Exercise: Your task is to repeat only the lines from the one with "pieces = [clay, coat, liner]" through the one with "obj.matrix_world = world", exactly as they stand, both ends included.

Recorded information:

>> BEGIN

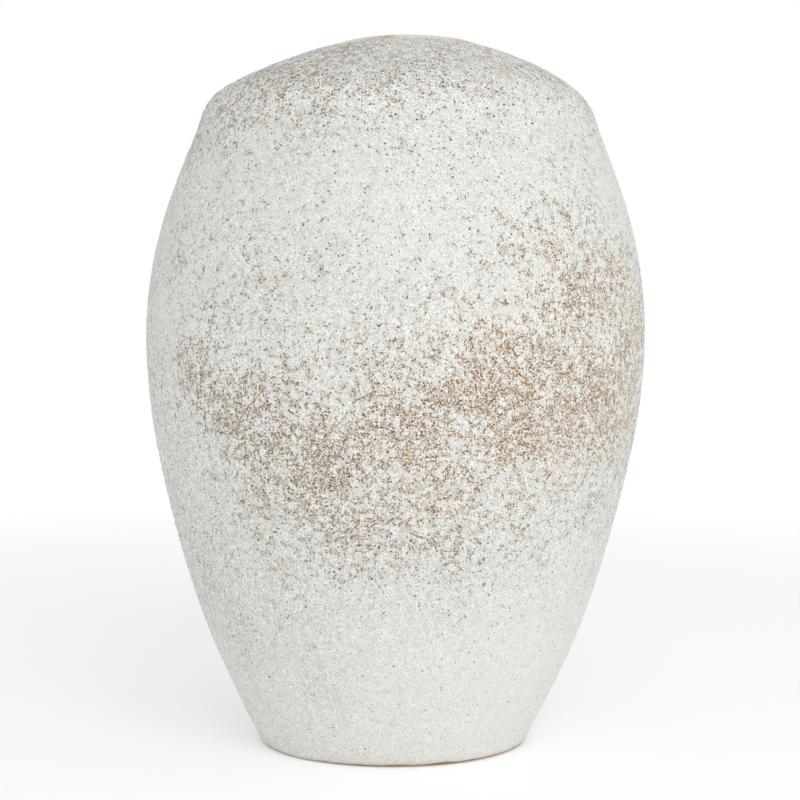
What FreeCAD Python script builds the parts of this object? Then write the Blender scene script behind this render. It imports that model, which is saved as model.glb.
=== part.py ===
import FreeCAD, Part
import os
import math
import Sketcher  # noqa: F401  (registers the sketch object type)

# ---------------------------------------------------------------------------
# Stoneware vase: a hand-shaped ovoid body on a small foot, a rounded shoulder
# corner, a low domed shoulder and a small round mouth with a soft raised lip.
# The fired object is one ceramic body with a glaze coat outside and a thinner
# liner glaze inside.  Millimetres, +Z up, origin at the centre of the foot.
#
# Every surface is a loft through level rings.  A ring is (height, radius,
# sideways shift of its centre); the shift gives the slight lean and the
# off-centre mouth of a piece shaped by hand.
# ---------------------------------------------------------------------------

os.makedirs("parts", exist_ok=True)

doc = FreeCAD.newDocument("StonewareVase")
sheet = doc.addObject("Spreadsheet::Sheet", "Sizes")
sheet.Label = "Sizes"

row_at = [1]


def cell(alias, value, note=""):
    """One driving dimension: its words in column A, its number in column B."""
    n = row_at[0]
    row_at[0] += 1
    sheet.set("A%d" % n, "'" + (note or alias.replace("_", " ")))
    sheet.set("B%d" % n, "%.4f" % value)
    sheet.setAlias("B%d" % n, alias)


# --- thicknesses and the foot ------------------------------------------------
cell("glaze_coat", 0.80, "thickness of the outer glaze on the wall")
cell("glaze_lip", 1.50, "thickness of the glaze rolled over the lip")
cell("glaze_liner", 0.50, "thickness of the inner glaze")
cell("clay_wall", 6.20, "thickness of the fired clay wall")
cell("foot_recess_radius", 46.5, "radius of the shallow recess under the foot")
cell("foot_recess_depth", 1.8, "depth of the recess under the foot")
cell("foot_edge_round", 0.9, "rounding of the recess edge")

# --- outer surface of the finished vase --------------------------------------
# (height, radius, shift, outward normal: radial part, vertical part)
OUTER = [
    (1.40, 57.95, -1.02, 0.900, -0.436),
    (4.48, 59.40, -1.20, 0.905, -0.425),
    (12.29, 63.49, -1.15, 0.890, -0.456),
    (21.19, 67.78, -0.92, 0.905, -0.425),
    (43.36, 77.92, -0.72, 0.922, -0.387),
    (69.76, 87.38, -0.74, 0.955, -0.297),
    (95.92, 94.83, -0.68, 0.966, -0.259),
    (121.94, 101.03, -0.46, 0.981, -0.192),
    (147.71, 105.31, -0.17, 0.993, -0.118),
    (173.31, 106.90, 0.00, 1.000, -0.004),
    (198.76, 105.21, 0.13, 0.990, 0.144),
    (224.15, 99.81, 0.42, 0.962, 0.273),
    (236.84, 95.70, 0.63, 0.941, 0.337),
    (256.36, 88.27, 0.85, 0.938, 0.347),
    (264.89, 85.10, 1.04, 0.950, 0.312),
    (268.27, 84.03, 1.05, 0.943, 0.333),
    (270.78, 82.97, 1.02, 0.900, 0.437),
    (273.28, 81.58, 0.98, 0.832, 0.555),
    (275.72, 79.70, 0.96, 0.737, 0.676),
    (278.17, 77.05, 1.08, 0.640, 0.768),
    (280.65, 73.75, 1.40, 0.562, 0.827),
    (283.66, 68.78, 1.99, 0.490, 0.872),
    (286.64, 63.16, 2.68, 0.450, 0.893),
    (289.81, 56.64, 3.30, 0.420, 0.908),
    (292.94, 49.45, 3.82, 0.385, 0.923),
    (295.90, 41.40, 4.25, 0.310, 0.951),
    (297.62, 35.60, 4.54, 0.300, 0.954),
    (298.55, 33.30, 4.70, 0.480, 0.877),
    (299.35, 31.80, 4.81, 0.500, 0.866),
    (299.84, 30.45, 4.87, 0.280, 0.960),
    (300.00, 29.20, 4.88, 0.000, 1.000),
]
LIP_FROM = 27  # rings from here up carry the thicker glaze of the lip

for k, (hgt, rad, sft, nr, nz) in enumerate(OUTER):
    cell("ring%02d_height" % k, hgt)
    cell("ring%02d_radius" % k, rad)
    cell("ring%02d_shift" % k, sft)
    cell("ring%02d_nradial" % k, nr)
    cell("ring%02d_nvertical" % k, nz)

# --- bare clay foot, below the glaze edge ------------------------------------
FOOT = [
    (0.00, 55.40, -0.97),
    (0.30, 56.50, -0.98),
    (0.80, 57.25, -1.00),
    (1.50, 57.55, -1.04),
    (2.80, 57.95, -1.12),
]
for k, (hgt, rad, sft) in enumerate(FOOT):
    cell("foot%02d_height" % k, hgt)
    cell("foot%02d_radius" % k, rad)
    cell("foot%02d_shift" % k, sft)

# --- inside floor and neck of the cavity --------------------------------------
# The floor is flat with a wide thrown corner; the neck turns from the underside
# of the dome into a short throat and opens again at the lip.
FLOOR = [
    (8.00, 38.00, -1.02, 0.000, -1.000),
    (8.14, 41.00, -1.03, 0.050, -0.999),
    (8.55, 45.00, -1.04, 0.150, -0.989),
    (9.90, 50.20, -1.06, 0.420, -0.907),
    (12.60, 54.40, -1.08, 0.680, -0.733),
    (17.00, 57.90, -1.02, 0.840, -0.543),
]
NECK = [
    (289.30, 39.40, 4.23, 0.345, 0.939),
    (291.70, 33.00, 4.48, 0.390, 0.921),
    (293.60, 29.10, 4.66, 0.560, 0.828),
    (295.30, 27.00, 4.76, 0.850, 0.527),
    (297.00, 26.30, 4.84, 0.995, 0.100),
    (298.30, 26.45, 4.86, 0.985, -0.170),
    (299.20, 26.90, 4.87, 0.900, -0.440),
    (299.70, 27.55, 4.88, 0.750, -0.660),
    (300.00, 28.40, 4.88, 0.500, -0.866),
]
for tag, rows in (("floor", FLOOR), ("neck", NECK)):
    for k, (hgt, rad, sft, nr, nz) in enumerate(rows):
        cell("%s%02d_height" % (tag, k), hgt)
        cell("%s%02d_radius" % (tag, k), rad)
        cell("%s%02d_shift" % (tag, k), sft)
        cell("%s%02d_nradial" % (tag, k), nr)
        cell("%s%02d_nvertical" % (tag, k), nz)

doc.recompute()


# --- ring lists as expressions -------------------------------------------------
def outer_rings(first=0):
    """The finished outside of the vase."""
    return [
        ("Sizes.ring%02d_height" % k, "Sizes.ring%02d_radius" % k, "Sizes.ring%02d_shift" % k)
        for k in range(first, len(OUTER))
    ]


def clay_rings():
    """The outside of the fired clay: the bare foot, then the glaze thickness in from the outer surface."""
    rings = [
        ("Sizes.foot%02d_height" % k, "Sizes.foot%02d_radius" % k, "Sizes.foot%02d_shift" % k)
        for k in range(len(FOOT))
    ]
    for k in range(1, len(OUTER)):
        coat = "Sizes.glaze_lip" if k >= LIP_FROM else "Sizes.glaze_coat"
        rings.append(
            (
                "Sizes.ring%02d_height - %s * Sizes.ring%02d_nvertical" % (k, coat, k),
                "Sizes.ring%02d_radius - %s * Sizes.ring%02d_nradial" % (k, coat, k),
                "Sizes.ring%02d_shift" % k,
            )
        )
    return rings


def cavity_rings(liner=False):
    """The inside of the fired clay, or the surface of the liner glaze on it."""
    inset = " - Sizes.glaze_liner * Sizes.%s%02d_%s" if liner else None

    def plain(tag, k):
        hgt = "Sizes.%s%02d_height" % (tag, k)
        rad = "Sizes.%s%02d_radius" % (tag, k)
        if inset:
            rad += inset % (tag, k, "nradial")
            hgt += inset % (tag, k, "nvertical")
        return hgt, rad, "Sizes.%s%02d_shift" % (tag, k)

    rings = [plain("floor", k) for k in range(len(FLOOR))]
    depth = "(Sizes.glaze_coat + Sizes.clay_wall%s)" % (" + Sizes.glaze_liner" if liner else "")
    for k in range(3, 25):
        if k in (15, 17, 19):  # the inner corner is tighter and needs fewer rings
            continue
        rings.append(
            (
                "Sizes.ring%02d_height - %s * Sizes.ring%02d_nvertical" % (k, depth, k),
                "Sizes.ring%02d_radius - %s * Sizes.ring%02d_nradial" % (k, depth, k),
                "Sizes.ring%02d_shift" % k,
            )
        )
    rings += [plain("neck", k) for k in range(len(NECK))]
    return rings


# --- feature helpers -----------------------------------------------------------
def plane_of(body, role):
    for feature in body.Origin.OriginFeatures:
        if feature.Role == role:
            return feature
    raise RuntimeError("no plane " + role)


def new_body(label):
    body = doc.addObject("PartDesign::Body", label)
    body.Label = label
    return body


def ring_sketch(body, name, rings_row):
    hgt, rad, sft = rings_row
    sk = body.newObject("Sketcher::SketchObject", name)
    sk.AttachmentSupport = [(plane_of(body, "XY_Plane"), "")]
    sk.MapMode = "FlatFace"
    sk.setExpression("AttachmentOffset.Base.x", sft)
    sk.setExpression("AttachmentOffset.Base.z", hgt)
    circle = Part.Circle(FreeCAD.Vector(0, 0, 0), FreeCAD.Vector(0, 0, 1), 40.0)
    for i in range(2):  # two half circles, which meet on the X axis
        sk.addGeometry(Part.ArcOfCircle(circle, i * math.pi, (i + 1) * math.pi), False)
        sk.addConstraint(Sketcher.Constraint("Coincident", i, 3, -1, 1))
        sk.addConstraint(Sketcher.Constraint("PointOnObject", i, 1, -1))
        sk.addConstraint(Sketcher.Constraint("PointOnObject", i, 2, -1))
    sk.addConstraint(Sketcher.Constraint("Equal", 0, 1))
    c = sk.addConstraint(Sketcher.Constraint("Radius", 0, 40.0))
    sk.setExpression("Constraints[%d]" % c, rad)
    return sk


def loft(body, kind, name, rings):
    """Lofts a smooth solid through level rings, added to or cut from the body."""
    sketches = [ring_sketch(body, "%s_ring%02d" % (name, i), r) for i, r in enumerate(rings)]
    feature = body.newObject(kind, name)
    feature.Profile = sketches[0]
    feature.Sections = sketches[1:]
    feature.Ruled = False
    feature.Closed = False
    doc.recompute()
    for sk in sketches:
        sk.Visibility = False
    return feature


def volume(body):
    doc.recompute()
    return body.Shape.Volume


# --- fired clay body -------------------------------------------------------------
clay = new_body("clay_body")
loft(clay, "PartDesign::AdditiveLoft", "ClayOutside", clay_rings())
full = volume(clay)
loft(clay, "PartDesign::SubtractiveLoft", "ClayCavity", cavity_rings())
hollow = volume(clay)
if not hollow < full * 0.5:
    raise RuntimeError("the cavity cut nothing")

recess_sk = clay.newObject("Sketcher::SketchObject", "RecessCircle")
recess_sk.AttachmentSupport = [(plane_of(clay, "XY_Plane"), "")]
recess_sk.MapMode = "FlatFace"
recess_sk.setExpression("AttachmentOffset.Base.x", "Sizes.foot00_shift")
recess_sk.addGeometry(Part.Circle(FreeCAD.Vector(0, 0, 0), FreeCAD.Vector(0, 0, 1), 40.0), False)
recess_sk.addConstraint(Sketcher.Constraint("Coincident", 0, 3, -1, 1))
cr = recess_sk.addConstraint(Sketcher.Constraint("Radius", 0, 40.0))
recess_sk.setExpression("Constraints[%d]" % cr, "Sizes.foot_recess_radius")
recess = clay.newObject("PartDesign::Pocket", "FootRecess")
recess.Profile = recess_sk
recess.Type = 0
recess.Reversed = True
recess.setExpression("Length", "Sizes.foot_recess_depth")
recessed = volume(clay)
want = math.pi * 46.5**2 * 1.8
if abs((hollow - recessed) - want) > 0.15 * want:
    raise RuntimeError("the foot recess is wrong: %.1f, not %.1f" % (hollow - recessed, want))

# the recess's lip at the foot ring is softened, as a sponged foot is
edges = []
for i, e in enumerate(recess.Shape.Edges):
    box = e.BoundBox
    if abs(box.XLength - 93.0) < 0.2 and box.ZLength < 0.01 and box.ZMax < 0.01:
        edges.append("Edge%d" % (i + 1))
if len(edges) != 1:
    raise RuntimeError("foot recess edge not found")
soft = clay.newObject("PartDesign::Fillet", "FootSoftEdge")
soft.Base = (recess, edges)
soft.setExpression("Radius", "Sizes.foot_edge_round")
doc.recompute()
if len(soft.Shape.Faces) != len(recess.Shape.Faces) + 1:
    raise RuntimeError("the foot edge was not rounded")

# --- outer glaze coat --------------------------------------------------------------
coat = new_body("outer_glaze")
loft(coat, "PartDesign::AdditiveLoft", "CoatOutside", outer_rings())
solid_coat = volume(coat)
loft(coat, "PartDesign::SubtractiveLoft", "CoatOverClay", clay_rings())
over_clay = volume(coat)
loft(coat, "PartDesign::SubtractiveLoft", "CoatMouth", cavity_rings())
open_coat = volume(coat)
if not (over_clay < solid_coat * 0.2 and open_coat < over_clay):
    raise RuntimeError("the outer glaze is not a skin")

# --- inner glaze liner ----------------------------------------------------------------
liner = new_body("inner_glaze")
loft(liner, "PartDesign::AdditiveLoft", "LinerOutside", cavity_rings())
solid_liner = volume(liner)
loft(liner, "PartDesign::SubtractiveLoft", "LinerInside", cavity_rings(liner=True))
if not volume(liner) < solid_liner * 0.1:
    raise RuntimeError("the inner glaze is not a skin")

# --- checks and export -------------------------------------------------------------------
doc.recompute()
for obj in doc.Objects:
    if "Invalid" in obj.State or "Error" in obj.State:
        raise RuntimeError("%s failed: %s" % (obj.Name, obj.State))

pieces = [clay, coat, liner]
for body in pieces:
    shape = body.Shape
    if shape.isNull() or not shape.isValid() or len(shape.Solids) != 1:
        raise RuntimeError("%s has a bad shape" % body.Label)

for body in pieces:
    body.Shape.exportStep("parts/%s.step" % body.Label)
    b = body.Shape.BoundBox
    print(
        "%-12s %8.1f cm3  x %.1f..%.1f  y %.1f..%.1f  z %.2f..%.2f  faces %d"
        % (body.Label, body.Shape.Volume / 1000.0, b.XMin, b.XMax, b.YMin, b.YMax, b.ZMin, b.ZMax, len(body.Shape.Faces))
    )
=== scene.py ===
import math

import bpy
import numpy as np
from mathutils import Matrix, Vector


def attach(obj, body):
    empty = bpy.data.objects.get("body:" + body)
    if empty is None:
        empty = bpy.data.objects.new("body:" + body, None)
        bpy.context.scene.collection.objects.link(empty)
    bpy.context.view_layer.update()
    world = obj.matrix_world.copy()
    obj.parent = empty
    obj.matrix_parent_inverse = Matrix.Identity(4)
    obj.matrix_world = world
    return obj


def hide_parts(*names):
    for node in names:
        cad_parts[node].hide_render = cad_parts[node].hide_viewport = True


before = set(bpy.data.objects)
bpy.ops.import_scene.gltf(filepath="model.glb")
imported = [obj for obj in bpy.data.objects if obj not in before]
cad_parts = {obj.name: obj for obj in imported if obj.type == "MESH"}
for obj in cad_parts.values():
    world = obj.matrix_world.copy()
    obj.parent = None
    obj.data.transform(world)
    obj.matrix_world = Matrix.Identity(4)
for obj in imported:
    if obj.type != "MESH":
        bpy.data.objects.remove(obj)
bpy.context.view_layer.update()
MM = 0.001

# ---------------------------------------------------------------------------
# Camera and stage
# ---------------------------------------------------------------------------
scene = bpy.context.scene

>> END

Response:
pieces = [clay, coat, liner]
for body in pieces:
    shape = body.Shape
    if shape.isNull() or not shape.isValid() or len(shape.Solids) != 1:
        raise RuntimeError("%s has a bad shape" % body.Label)

for body in pieces:
    body.Shape.exportStep("parts/%s.step" % body.Label)
    b = body.Shape.BoundBox
    print(
        "%-12s %8.1f cm3  x %.1f..%.1f  y %.1f..%.1f  z %.2f..%.2f  faces %d"
        % (body.Label, body.Shape.Volume / 1000.0, b.XMin, b.XMax, b.YMin, b.YMax, b.ZMin, b.ZMax, len(body.Shape.Faces))
    )
=== scene.py ===
import math

import bpy
import numpy as np
from mathutils import Matrix, Vector


def attach(obj, body):
    empty = bpy.data.objects.get("body:" + body)
    if empty is None:
        empty = bpy.data.objects.new("body:" + body, None)
        bpy.context.scene.collection.objects.link(empty)
    bpy.context.view_layer.update()
    world = obj.matrix_world.copy()
    obj.parent = empty
    obj.matrix_parent_inverse = Matrix.Identity(4)
    obj.matrix_world = world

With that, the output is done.